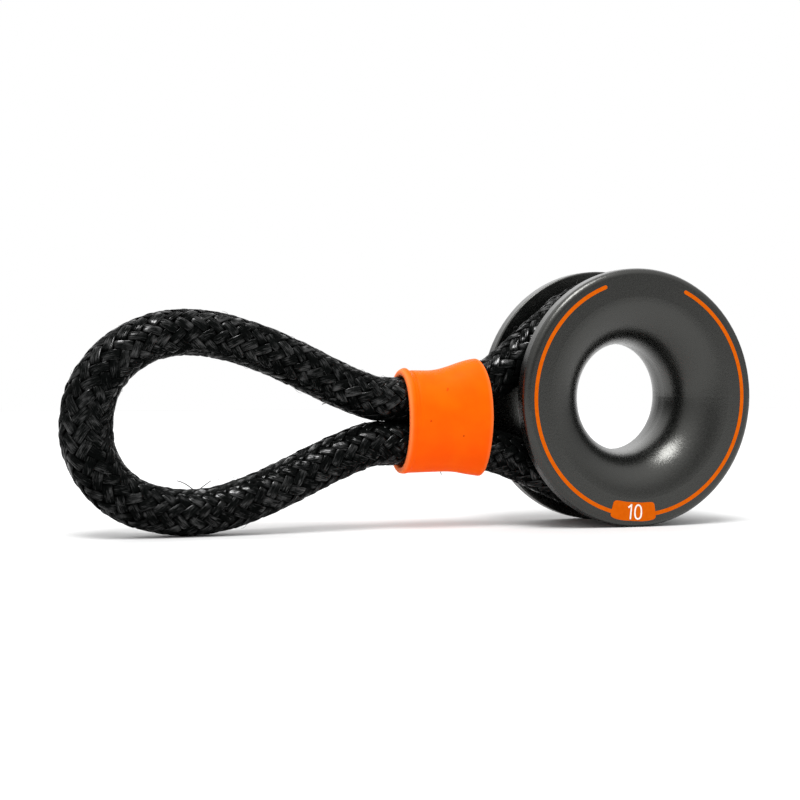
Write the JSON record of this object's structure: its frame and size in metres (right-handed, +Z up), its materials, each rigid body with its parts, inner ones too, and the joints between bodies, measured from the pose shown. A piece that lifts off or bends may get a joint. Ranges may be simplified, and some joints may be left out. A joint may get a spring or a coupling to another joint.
{
  "type": "low friction ring",
  "caption": "Turned ring with a flared bore, held in the groove of a braided rope loop; a stretched sleeve binds both legs and leaves an open lashing eye.",
  "frame": {"origin": "centre of the ring's bore, midway between its two faces", "axes": "+Y along the bore, from the printed face to the plain face; the rope loop and its eye reach out along -X; +Z up, square to the surface that the ring's rims and the eye rest on, 12 mm below the origin"},
  "size_m": [0.0647, 0.0098, 0.024],
  "materials": {
    "anodised": "satin dark hard-anodised, finely speckled",
    "braid": "black braided yarn with a slight sheen",
    "sleeve_rubber": "matte bright orange, stretched smooth",
    "ink": "matte printed orange line and plaque"
  },
  "bodies": {
    "root": {"ring": "anodised", "rope_loop": "braid", "sleeve": "sleeve_rubber"}
  },
  "joints": []
}
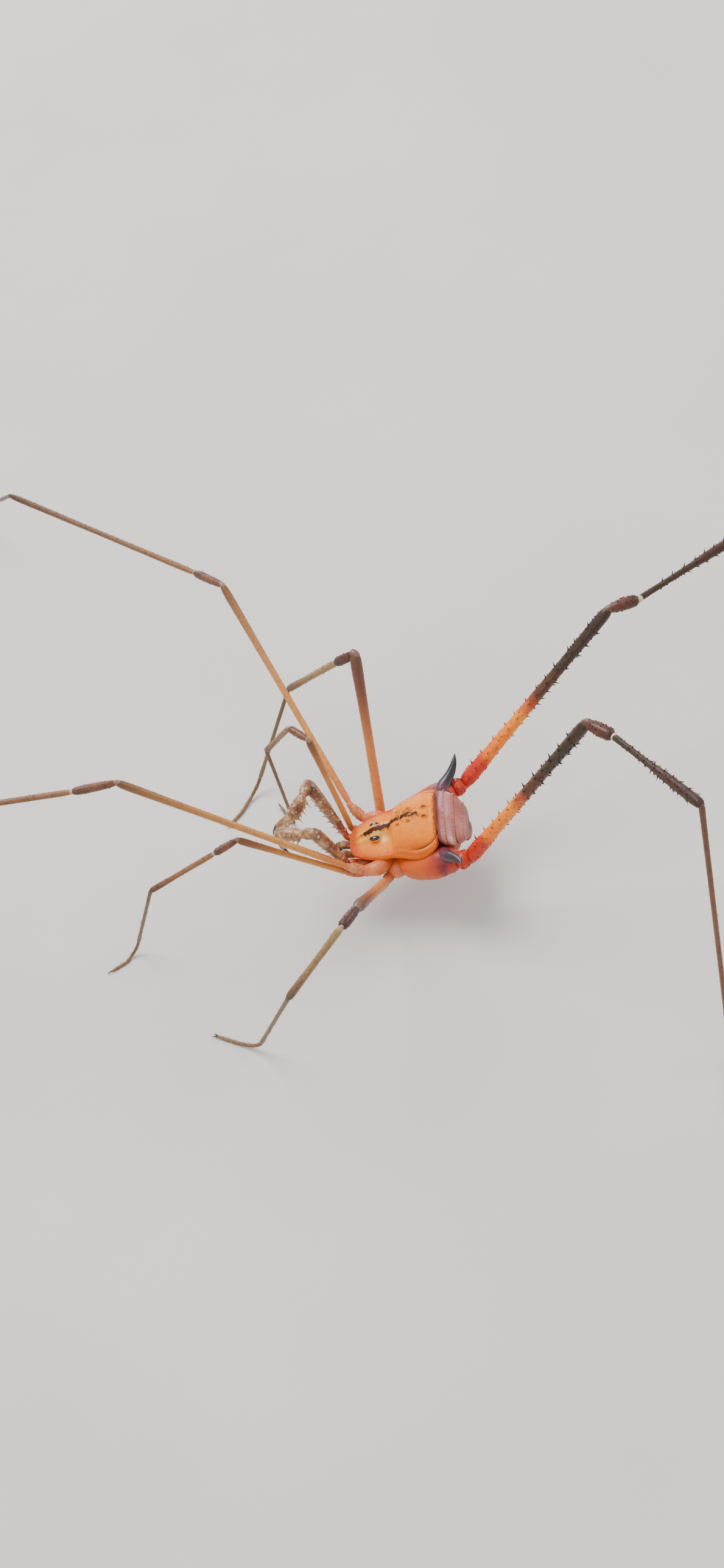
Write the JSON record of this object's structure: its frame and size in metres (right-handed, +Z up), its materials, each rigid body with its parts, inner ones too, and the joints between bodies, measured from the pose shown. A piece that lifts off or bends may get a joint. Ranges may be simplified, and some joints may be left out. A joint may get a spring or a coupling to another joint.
{
  "type": "harvestman",
  "caption": "Life-size still model of an orange long-legged harvestman standing with its legs spread wide and its front legs reaching out.",
  "frame": {"origin": "on the floor, under the middle of the whole animal's bounding box", "axes": "+Z up; the animal faces -Y, its left side is +X; Y is the longest extent, along its reaching front and hind legs"},
  "size_m": [0.0798, 0.1144, 0.0241],
  "materials": {
    "scutum": "glossy orange cuticle",
    "eye": "polished black",
    "tergite": "glossy mauve cuticle",
    "venter": "satin red-orange cuticle",
    "trochanter": "glossy pink-red cuticle",
    "red": "glossy red cuticle",
    "femur": "satin yellow-orange cuticle",
    "dark": "satin dark red-brown cuticle",
    "tibia": "satin olive-brown cuticle",
    "tarsus": "matt dark brown cuticle",
    "palp": "glossy grey-brown cuticle"
  },
  "bodies": {
    "root": {"anal_operculum": "tergite", "chelicera_left": "palp", "chelicera_right": "palp", "coxae_and_venter": "venter", "eye_left": "eye", "eye_right": "eye", "free_tergites": "tergite", "leg1_left_femur": "femur", "leg1_left_metatarsus": "tarsus", "leg1_left_patella": "dark", "leg1_left_tarsus": "tarsus", "leg1_left_tibia": "tibia", "leg1_left_trochanter": "trochanter", "leg1_right_femur": "femur", "leg1_right_metatarsus": "tarsus", "leg1_right_patella": "dark", "leg1_right_tarsus": "tarsus", "leg1_right_tibia": "tibia", "leg1_right_trochanter": "trochanter", "leg2_left_femur": "femur", "leg2_left_metatarsus": "tarsus", "leg2_left_patella": "dark", "leg2_left_tarsus": "tarsus", "leg2_left_tibia": "tibia", "leg2_left_trochanter": "trochanter", "leg2_right_femur": "femur", "leg2_right_metatarsus": "tarsus", "leg2_right_patella": "dark", "leg2_right_tarsus": "tarsus", "leg2_right_tibia": "tibia", "leg2_right_trochanter": "trochanter", "leg3_left_femur": "femur", "leg3_left_metatarsus": "tarsus", "leg3_left_patella": "dark", "leg3_left_tarsus": "tarsus", "leg3_left_tibia": "tibia", "leg3_left_trochanter": "trochanter", "leg3_right_femur": "femur", "leg3_right_metatarsus": "tarsus", "leg3_right_patella": "dark", "leg3_right_tarsus": "tarsus", "leg3_right_tibia": "tibia", "leg3_right_trochanter": "trochanter", "leg4_left_femur": "femur", "leg4_left_metatarsus": "tarsus", "leg4_left_patella": "dark", "leg4_left_tarsus": "tarsus", "leg4_left_tibia": "tibia", "leg4_left_trochanter": "red", "leg4_right_femur": "femur", "leg4_right_metatarsus": "tarsus", "leg4_right_patella": "dark", "leg4_right_tarsus": "tarsus", "leg4_right_tibia": "tibia", "leg4_right_trochanter": "red", "pedipalp_left_arm": "palp", "pedipalp_left_hand": "palp", "pedipalp_right_arm": "palp", "pedipalp_right_hand": "palp", "scutum": "scutum"}
  },
  "joints": []
}
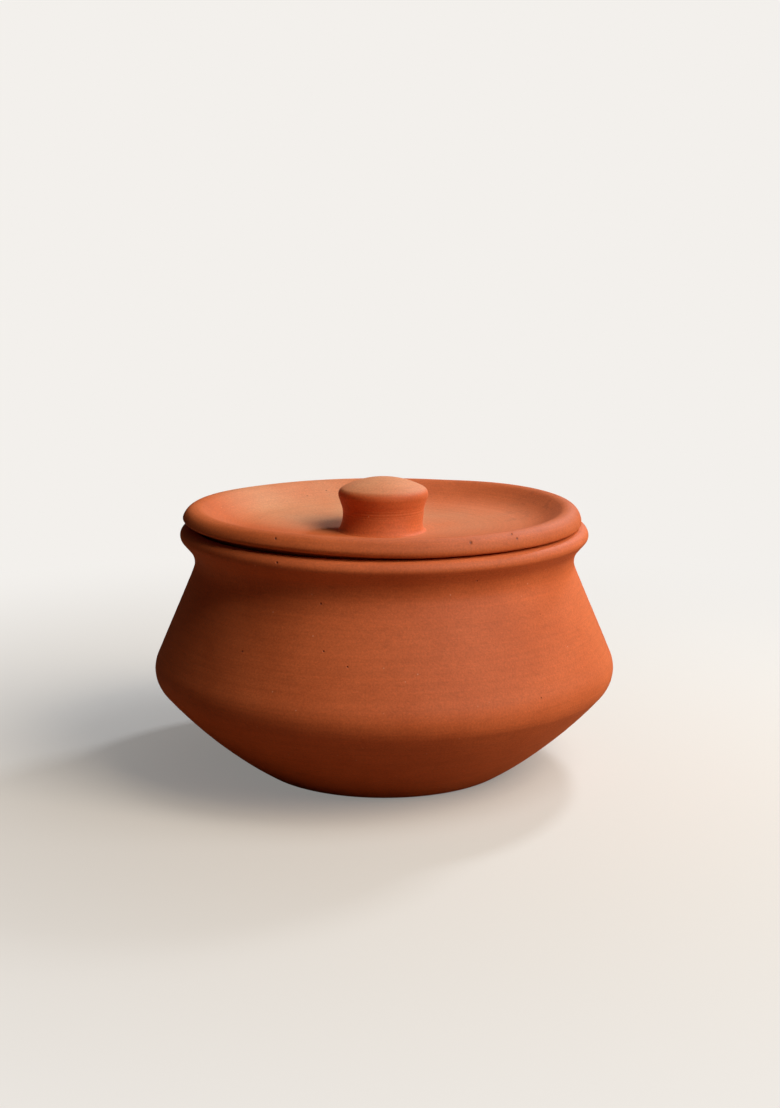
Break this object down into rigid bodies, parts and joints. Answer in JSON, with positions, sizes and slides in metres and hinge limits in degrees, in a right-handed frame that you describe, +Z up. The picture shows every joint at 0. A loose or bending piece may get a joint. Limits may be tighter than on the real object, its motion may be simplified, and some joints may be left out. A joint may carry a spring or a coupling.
{
  "type": "clay curd pot",
  "caption": "Wheel-thrown unglazed clay pot with a keeled belly and rolled lip, and a dished lid with a mushroom knob that rests on the lip and lifts off.",
  "frame": {"origin": "middle of the flat standing face, on the surface that the pot stands on", "axes": "+Z up along the axis that the pot and its lid were turned round; X and Y lie in the standing face, and any turn about +Z looks the same"},
  "size_m": [0.17, 0.17, 0.1072],
  "materials": {
    "pot_clay": "matte",
    "lid_clay": "matte",
    "knob_clay": "matte"
  },
  "bodies": {
    "pot": {"pot": "pot_clay"},
    "lid": {"lid": "lid_clay", "lid_knob": "knob_clay"}
  },
  "joints": [
    {"name": "lid_lift", "type": "slide", "parent": "pot", "child": "lid", "axis": [0, 0, 1], "range_m": [0, 0.12]}
  ]
}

= = = = =

▶ _Task to carry out_: Write out exactly the lines from the line holding "Break this object" through the last line of the data, and nothing besides those lines.

▶ _Problem solution_:
Break this object down into rigid bodies, parts and joints. Answer in JSON, with positions, sizes and slides in metres and hinge limits in degrees, in a right-handed frame that you describe, +Z up. The picture shows every joint at 0. A loose or bending piece may get a joint. Limits may be tighter than on the real object, its motion may be simplified, and some joints may be left out. A joint may carry a spring or a coupling.
{
  "type": "clay curd pot",
  "caption": "Wheel-thrown unglazed clay pot with a keeled belly and rolled lip, and a dished lid with a mushroom knob that rests on the lip and lifts off.",
  "frame": {"origin": "middle of the flat standing face, on the surface that the pot stands on", "axes": "+Z up along the axis that the pot and its lid were turned round; X and Y lie in the standing face, and any turn about +Z looks the same"},
  "size_m": [0.17, 0.17, 0.1072],
  "materials": {
    "pot_clay": "matte",
    "lid_clay": "matte",
    "knob_clay": "matte"
  },
  "bodies": {
    "pot": {"pot": "pot_clay"},
    "lid": {"lid": "lid_clay", "lid_knob": "knob_clay"}
  },
  "joints": [
    {"name": "lid_lift", "type": "slide", "parent": "pot", "child": "lid", "axis": [0, 0, 1], "range_m": [0, 0.12]}
  ]
}